__Exercise instructions__
Restate the opening lines of the material below word for word, stopping after the line that contains "return total / 3.5".
─── Collected material ───
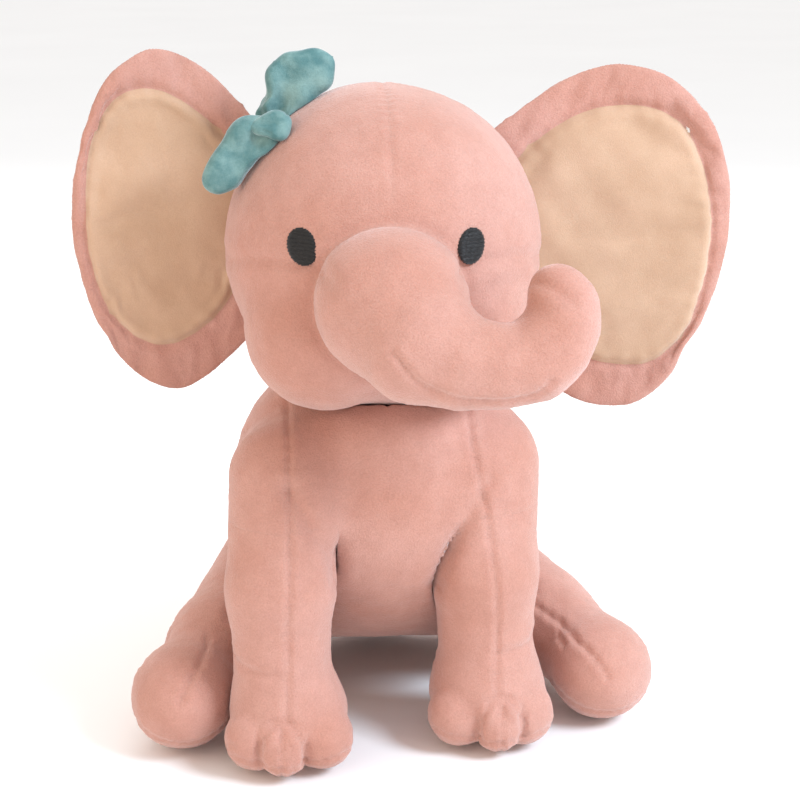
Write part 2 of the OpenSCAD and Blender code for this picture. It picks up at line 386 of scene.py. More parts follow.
def skin_of(field, low, high, cell):
    verts, quads = surface_net(field, low, high, cell)
    verts = relax(verts, quads)
    verts, normals = settle(field, verts)
    return verts, normals, quads


def waves(p, size, seed):
    """Smooth repeatable unevenness between about -1 and 1."""
    rng = np.random.default_rng(seed)
    total = np.zeros(len(p))
    for _ in range(7):
        direction = rng.normal(size=3)
        direction *= 2.0 * math.pi / (size * np.linalg.norm(direction))
        direction *= rng.uniform(0.6, 1.5)
        total += np.sin(p @ direction + rng.uniform(0.0, 6.3))
    return total / 3.5


def path_distance(q, points):
    """Distance of flat points q to a path, and how far along it they are."""
    best = np.full(len(q), 1e9)
    along = np.zeros(len(q))
    run = 0.0
    for a, b in zip(points[:-1], points[1:]):
        span = b - a
        length = np.linalg.norm(span)
        h = np.clip((q - a) @ span / (span @ span), 0.0, 1.0)
        d = np.linalg.norm(q - a - h[:, None] * span, axis=1)
        nearer = d < best
        best = np.where(nearer, d, best)
        along = np.where(nearer, run + h * length, along)
        run += length
    return best, along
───
__Exercise output__
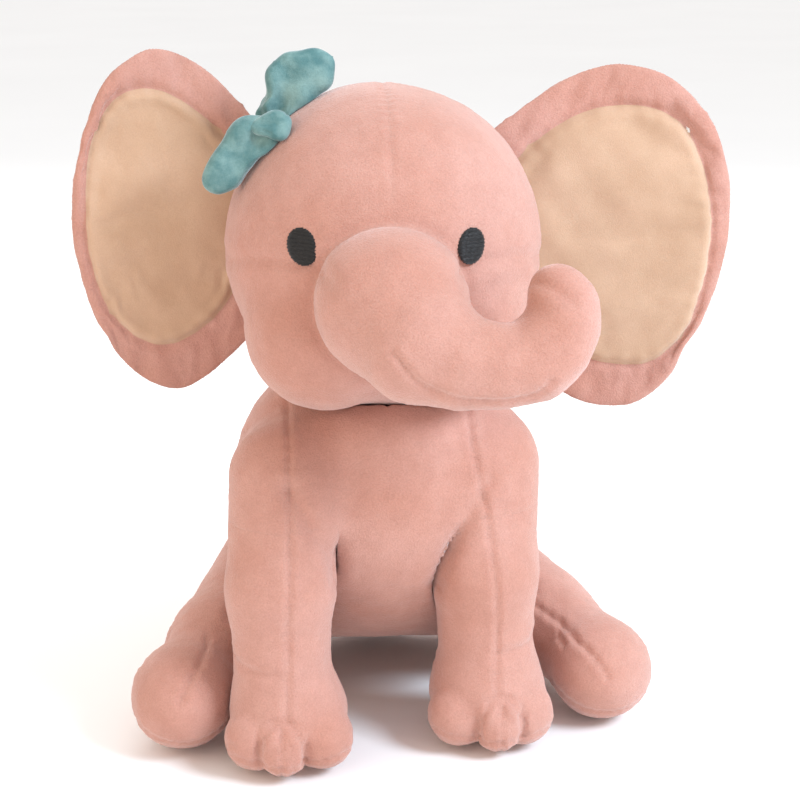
Write part 2 of the OpenSCAD and Blender code for this picture. It picks up at line 386 of scene.py. More parts follow.
def skin_of(field, low, high, cell):
    verts, quads = surface_net(field, low, high, cell)
    verts = relax(verts, quads)
    verts, normals = settle(field, verts)
    return verts, normals, quads


def waves(p, size, seed):
    """Smooth repeatable unevenness between about -1 and 1."""
    rng = np.random.default_rng(seed)
    total = np.zeros(len(p))
    for _ in range(7):
        direction = rng.normal(size=3)
        direction *= 2.0 * math.pi / (size * np.linalg.norm(direction))
        direction *= rng.uniform(0.6, 1.5)
        total += np.sin(p @ direction + rng.uniform(0.0, 6.3))
    return total / 3.5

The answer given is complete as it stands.